- **AIM OF THE TASK**:
The line containing "Vector = FreeCAD.Vector" marks the end: quote every line from the start of the records below through it, word for word.

--- START DATA SHOWN ---

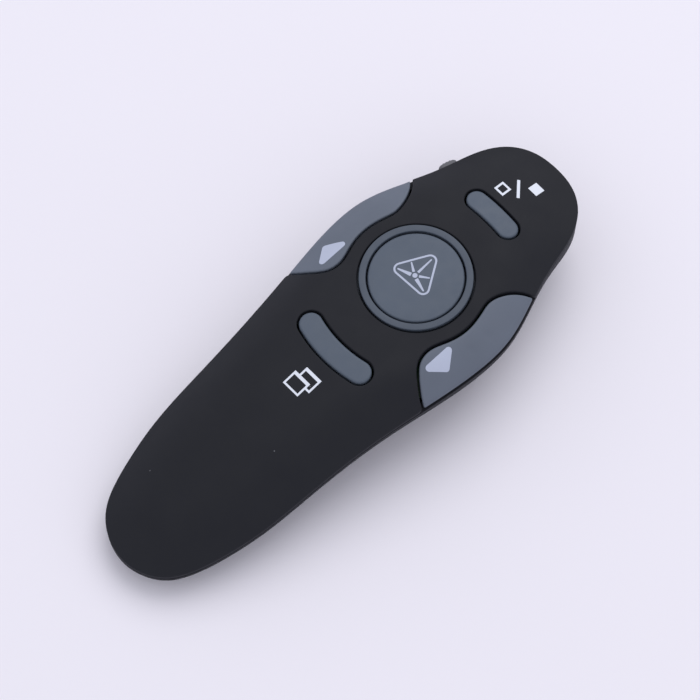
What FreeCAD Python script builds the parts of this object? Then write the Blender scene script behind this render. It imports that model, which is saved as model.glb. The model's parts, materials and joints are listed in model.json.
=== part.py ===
import FreeCAD, Part
import math
import os

import Sketcher

# Wireless presentation clicker, in millimetres.
# X runs from the tail to the nose, +Y is the left side, +Z is up.
# The origin is under the middle of the outer box, on the table.

os.makedirs("parts", exist_ok=True)
doc = FreeCAD.newDocument("presentation_clicker")
Vector = FreeCAD.Vector


# Driving sizes, one row each: name, value, what it is
SIZES = [
    ("body_length", 124.2, "tail to nose of the two shells"),
    ("body_width", 46.1, "across the page keys"),
    ("crown_height", 23.0, "top of the shell at the laser button, above the table"),
    ("crown_sag", 1.35, "fall of the crown from the middle line to the widest edge"),
    ("edge_rise", 0.85, "height of the upright edge above the parting line"),
    ("top_roll", 12.0, "width of the rounded border of the top"),
    ("belly_roll", 8.0, "width of the rounded border of the underside"),
    ("belly_dip", 0.3, "how far the belly would reach below the flat it rests on"),
    ("shell_wall", 1.8, "thickness of both shells"),
    ("roof_drop", 2.1, "thickness of a tall top, measured straight down"),
    ("roof_thinning", 2.0, "height above the parting line at which that is halved"),
    ("roof_margin", 0.6, "how softly the roof stays above the parting line"),
    ("seam_groove", 0.35, "height of the shadow line at the parting"),
    ("seam_groove_depth", 0.6, "how far the shadow line goes in"),
    ("ring_x", 20.5, "laser button ahead of the middle"),
    ("ring_tilt", 2.8, "slope of the crown under the laser button, in degrees"),
    ("ring_radius", 12.0, "outside of the bezel"),
    ("ring_width", 1.45, "face of the bezel"),
    ("ring_rise", 0.2, "bezel above the crown"),
    ("ring_seat_depth", 2.9, "seat of the bezel's flange below the crown"),
    ("ring_flange", 1.7, "how far the bezel's flange reaches under its seat"),
    ("ring_flange_thickness", 0.8, "thickness of that flange"),
    ("cap_gap", 0.4, "gap between the laser button and its bezel"),
    ("cap_crown", 0.35, "crown of the laser button"),
    ("cap_flange", 1.0, "flange that keeps the laser button in"),
    ("cap_flange_thickness", 0.7, "thickness of that flange"),
    ("key_gap", 0.4, "gap round each key"),
    ("key_travel", 0.4, "how far a key goes down"),
    ("key_clearance", 0.3, "room left under a key that is pressed"),
    ("key_inset", 0.25, "outer edge of a page key inside the body's outline"),
    ("key_flange", 0.9, "flange that keeps a key in"),
    ("key_flange_thickness", 0.8, "thickness of that flange"),
    ("key_wall", 1.3, "wall of a hollow key"),
    ("key_edge_round", 0.45, "rounded rim of the arc key and the bar key"),
    ("stem_radius", 1.3, "stem that presses the switch"),
    ("arc_key_x", 23.85, "middle of the arc key behind the laser button"),
    ("arc_key_bow", 29.5, "radius that the arc key is bowed on"),
    ("arc_key_width", 5.05, "width of the arc key"),
    ("arc_key_length", 19.95, "length of the arc key"),
    ("bar_key_x", 22.35, "middle of the bar key ahead of the laser button"),
    ("bar_key_bow", 50.0, "radius that the bar key is bowed on"),
    ("bar_key_width", 4.65, "width of the bar key"),
    ("bar_key_length", 13.8, "length of the bar key"),
    ("page_switch_back", 3.0, "page key switches behind the laser button"),
    ("page_switch_side", 17.0, "page key switches beside the middle line"),
    ("board_height", 13.0, "underside of the board above the table"),
    ("board_thickness", 1.2, "thickness of the board"),
    ("board_inset", 3.4, "edge of the board inside the body's outline"),
    ("board_back", 27.0, "rear end of the board behind the laser button"),
    ("board_front", 34.0, "front end of the board ahead of the laser button"),
    ("board_notch_front", 24.6, "where the notch for the laser begins"),
    ("board_notch_gap", 0.5, "gap between the board and the laser's cradle"),
    ("tact_side", 4.5, "side of a tact switch"),
    ("tact_body_height", 3.1, "height of its body"),
    ("tact_plunger_radius", 1.0, "radius of its plunger"),
    ("tact_plunger_rise", 0.6, "plunger above the body"),
    ("tact_bore_gap", 0.1, "gap round the plunger"),
    ("tact_bore_depth", 2.0, "depth of the plunger's bore"),
    ("tact_plunger_sunk", 1.3, "plunger inside the body at rest"),
    ("radio_chip_side", 5.0, "side of the radio chip"),
    ("radio_chip_height", 0.9, "height of the radio chip"),
    ("radio_chip_back", 10.0, "radio chip behind the laser button"),
    ("radio_chip_side_offset", 5.0, "radio chip beside the middle line"),
    ("crystal_length", 3.2, "length of the crystal"),
    ("crystal_width", 2.5, "width of the crystal"),
    ("crystal_height", 0.7, "height of the crystal"),
    ("crystal_offset", 5.5, "crystal on the other side of the middle line"),
    ("cell_radius", 5.25, "radius of a cell"),
    ("cell_length", 44.5, "length of a cell with its nub"),
    ("cell_nub_radius", 1.9, "radius of the nub"),
    ("cell_nub_length", 1.0, "length of the nub"),
    ("cell_spread", 5.8, "each cell's axis beside the middle line"),
    ("cell_bevel", 0.5, "rolled edge of a cell's can"),
    ("cell_clearance", 0.25, "gap under and above the cells"),
    ("bay_back", 63.0, "rear face of the battery bay behind the laser button"),
    ("bay_wall", 1.2, "thickness of the bay's walls"),
    ("bay_height", 12.4, "top of the bay's end walls"),
    ("bay_side_height", 9.0, "top of the bay's side walls"),
    ("contact_thickness", 0.4, "thickness of the contact plates"),
    ("contact_width", 8.0, "width of the single contact plates"),
    ("contact_dimple", 1.2, "dimple that meets a nub"),
    ("contact_dimple_radius", 2.2, "radius of the dimple"),
    ("contact_foot", 0.4, "contact plates above the door"),
    ("contact_top", 11.0, "top of the contact plates above the table"),
    ("spring_length", 3.5, "battery spring as fitted"),
    ("spring_base_radius", 3.3, "battery spring at its plate"),
    ("spring_tip_radius", 2.2, "battery spring at the cell"),
    ("spring_wire_radius", 0.25, "battery spring's wire"),
    ("door_thickness", 1.7, "battery door"),
    ("door_half_width", 10.9, "half of the door's outside"),
    ("door_dovetail", 0.8, "how much wider the door is inside, each side"),
    ("door_clearance", 0.2, "gap round the door"),
    ("door_back", 77.0, "rear end of the door behind the laser button"),
    ("door_front", 4.0, "front end of the door ahead of the laser button"),
    ("door_ridge_width", 0.8, "width of a thumb ridge"),
    ("door_ridge_depth", 0.4, "depth of the grooves between ridges"),
    ("door_ridge_pitch", 1.8, "spacing of the thumb grooves"),
    ("door_ridge_length", 11.0, "length of the thumb grooves"),
    ("deck_thickness", 1.3, "floor of the tail above the door"),
    ("receiver_width", 12.4, "housing of the stored receiver"),
    ("receiver_height", 5.6, "height of that housing"),
    ("receiver_grip", 7.0, "length of that housing"),
    ("receiver_plug_width", 12.0, "plug of the receiver"),
    ("receiver_plug_height", 4.5, "height of the plug"),
    ("receiver_plug_length", 12.0, "length of the plug"),
    ("receiver_plug_wall", 0.35, "sheet metal of the plug"),
    ("receiver_tongue_height", 1.8, "tongue inside the plug"),
    ("receiver_clearance", 0.3, "gap round the receiver"),
    ("case_screw_front", 16.0, "front case screws ahead of the laser button"),
    ("case_screw_side", 9.8, "front case screws beside the middle line"),
    ("case_screw_back", 69.5, "rear case screw behind the laser button"),
    ("case_boss_radius", 2.7, "screw bosses"),
    ("case_screw_radius", 1.0, "thread of a case screw"),
    ("case_head_radius", 1.9, "head of a case screw"),
    ("case_head_height", 1.3, "height of that head"),
    ("case_screw_length", 8.0, "length below the head"),
    ("rear_screw_length", 6.0, "the same for the rear screw"),
    ("screw_slot_width", 0.5, "cross slot in a screw's head"),
    ("screw_slot_depth", 0.6, "depth of the cross slot"),
    ("screw_gap", 0.05, "gap round a screw"),
    ("head_gap", 0.25, "gap round a screw's head"),
    ("board_screw_back", 19.5, "board screws behind the laser button"),
    ("board_screw_side", 14.0, "board screws beside the middle line"),
    ("board_boss_radius", 2.0, "bosses that the board hangs from"),
    ("board_screw_radius", 0.8, "thread of a board screw"),
    ("board_head_radius", 1.5, "head of a board screw"),
    ("board_head_height", 0.9, "height of that head"),
    ("board_screw_length", 4.5, "length above the head"),
    ("laser_height", 14.6, "axis of the laser above the table"),
    ("laser_back", 26.0, "rear end of the barrel ahead of the laser button"),
    ("laser_length", 10.6, "length of the barrel"),
    ("laser_radius", 2.9, "radius of the barrel"),
    ("laser_bore", 2.1, "bore of the barrel"),
    ("laser_lens_length", 1.8, "thickness of the lens"),
    ("laser_diode_length", 2.6, "length of the diode"),
    ("laser_fit", 0.02, "gap between the barrel and what it holds"),
    ("laser_lens_setback", 0.8, "lens behind the barrel's mouth"),
    ("cradle_width", 8.0, "width of the laser's cradle"),
    ("cradle_length", 3.2, "length of the laser's cradle"),
    ("cradle_start", 3.0, "cradle ahead of the barrel's rear end"),
    ("window_half_width", 9.0, "half of the window in the nose"),
    ("window_reach", 8.0, "how far behind the nose's tip the window's opening is cut"),
    ("window_low", 12.4, "lower edge of the window"),
    ("window_high", 17.2, "upper edge of the window"),
    ("window_proud", 0.2, "how far the window stands out of the nose"),
    ("window_gap", 0.1, "gap round the window"),
    ("window_flange", 1.0, "flange behind the wall"),
    ("window_flange_thickness", 0.8, "thickness of that flange"),
    ("switch_x", 25.4, "power switch ahead of the laser button"),
    ("switch_edge", 16.15, "outside of the wall at the power switch"),
    ("switch_angle", 14.5, "slope of the wall there, in degrees"),
    ("switch_height", 16.1, "middle of the knob above the table"),
    ("switch_travel", 2.6, "how far the knob slides"),
    ("knob_proud", 1.6, "how far the knob stands out"),
    ("knob_length", 4.4, "length of the knob"),
    ("knob_height", 2.5, "height of the knob"),
    ("knob_bevel", 0.7, "sloped ends of the knob"),
    ("knob_lift", 0.25, "gap between the knob and the wall"),
    ("knob_neck_length", 2.2, "neck in the slot"),
    ("knob_neck_height", 1.5, "height of the neck"),
    ("knob_flange_length", 5.4, "flange behind the wall"),
    ("knob_flange_height", 2.5, "height of that flange"),
    ("knob_flange_thickness", 0.7, "thickness of that flange"),
    ("slot_gap", 0.25, "gap round the neck"),
    ("switch_body_length", 8.5, "slide switch on the board"),
    ("switch_body_depth", 2.6, "depth of the slide switch"),
    ("switch_body_height", 3.3, "height of the slide switch"),
    ("switch_body_setback", 1.5, "slide switch behind the knob's flange"),
    ("overrun", 5.0, "how far a cutting form runs past what it cuts"),
]

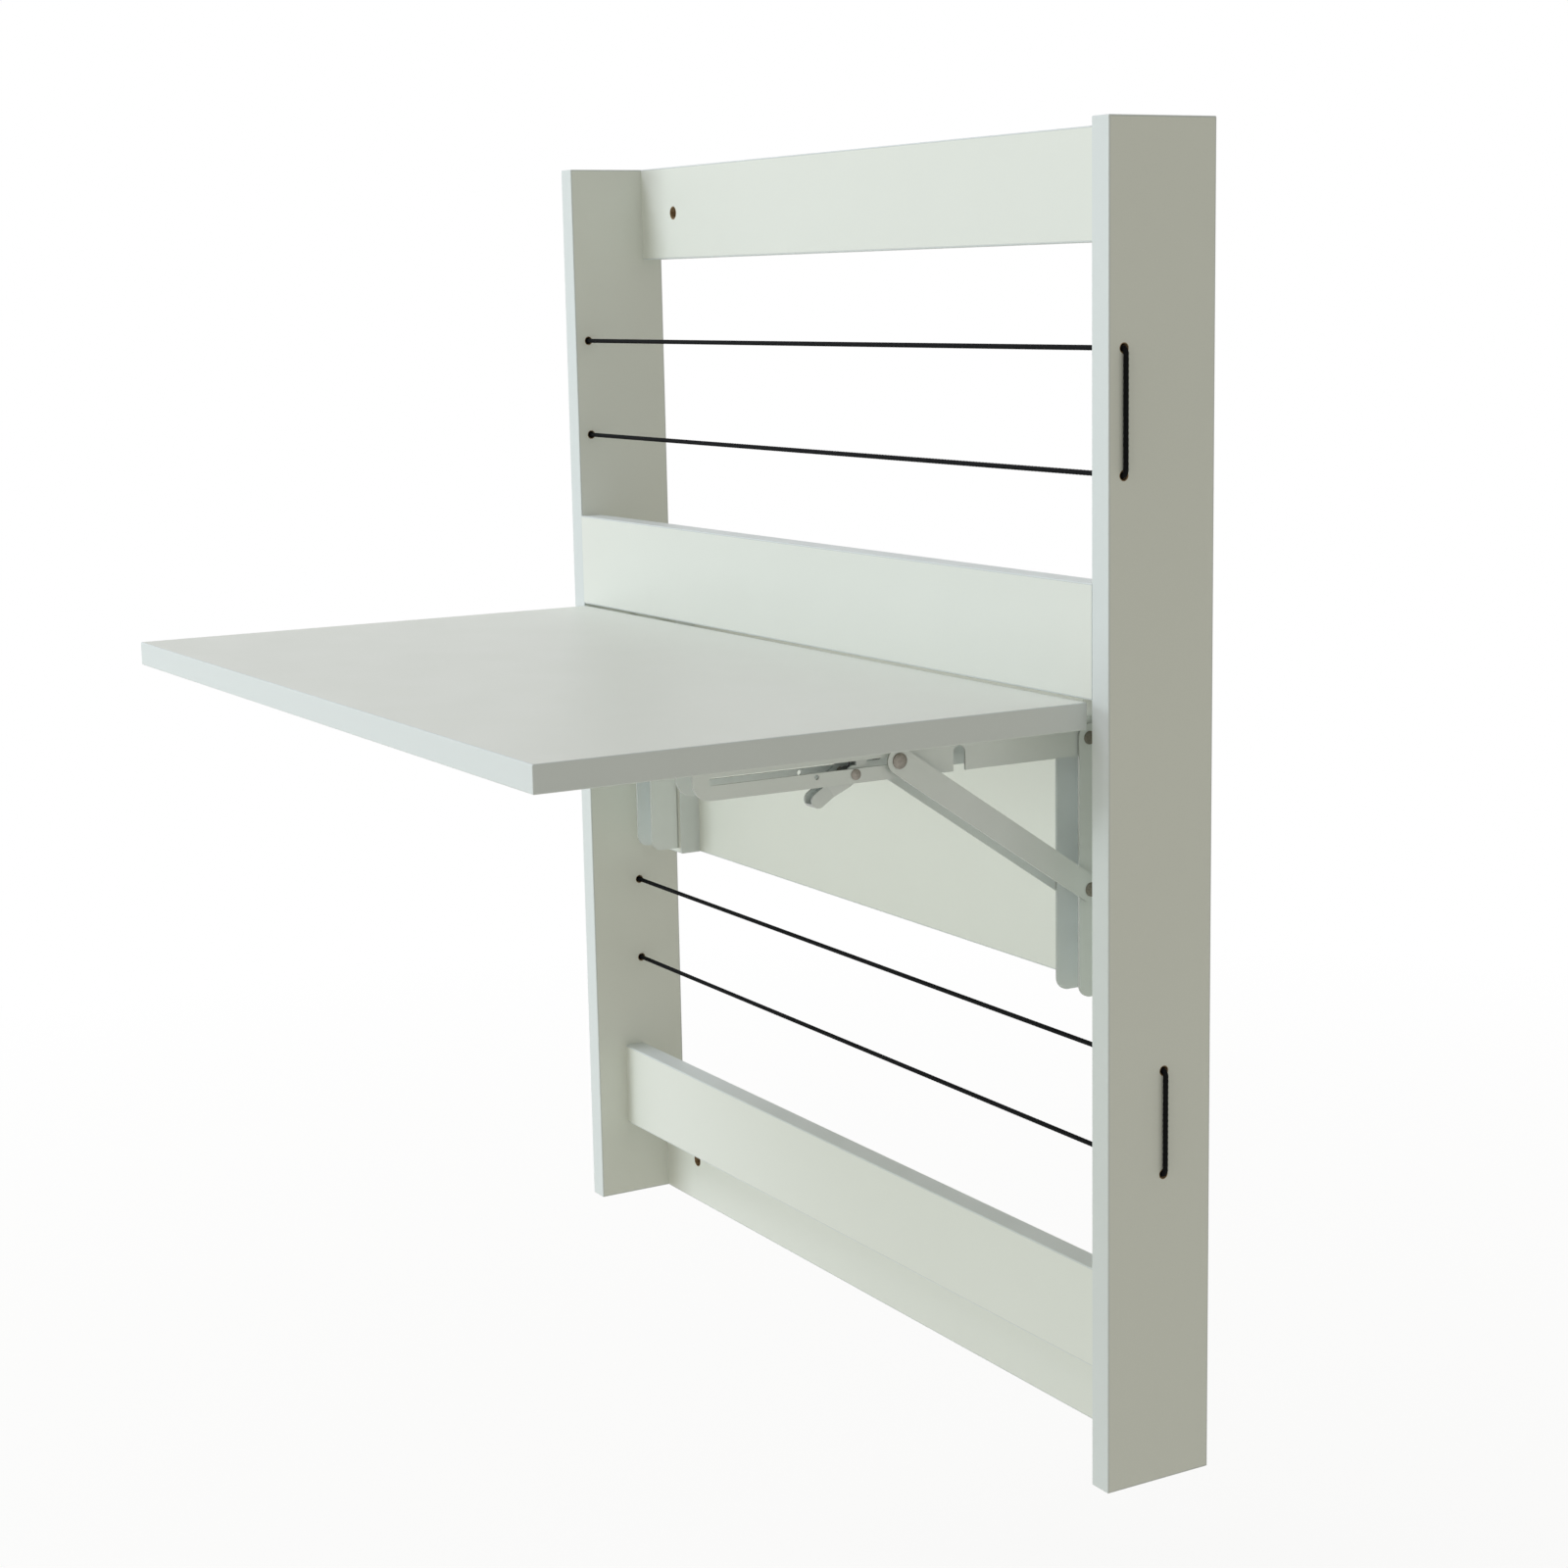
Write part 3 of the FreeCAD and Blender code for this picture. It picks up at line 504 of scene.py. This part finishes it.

--- END DATA SHOWN ---

- **SOLUTION**:
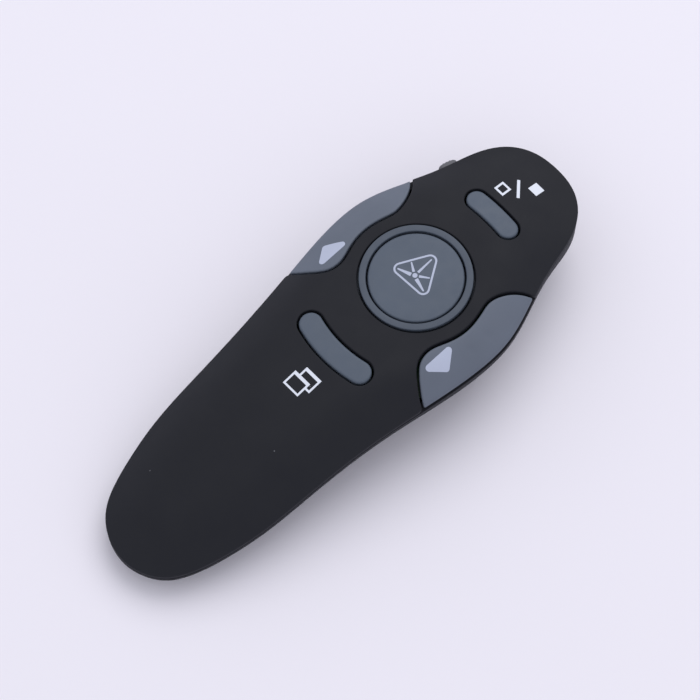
What FreeCAD Python script builds the parts of this object? Then write the Blender scene script behind this render. It imports that model, which is saved as model.glb. The model's parts, materials and joints are listed in model.json.
=== part.py ===
import FreeCAD, Part
import math
import os

import Sketcher

# Wireless presentation clicker, in millimetres.
# X runs from the tail to the nose, +Y is the left side, +Z is up.
# The origin is under the middle of the outer box, on the table.

os.makedirs("parts", exist_ok=True)
doc = FreeCAD.newDocument("presentation_clicker")
Vector = FreeCAD.Vector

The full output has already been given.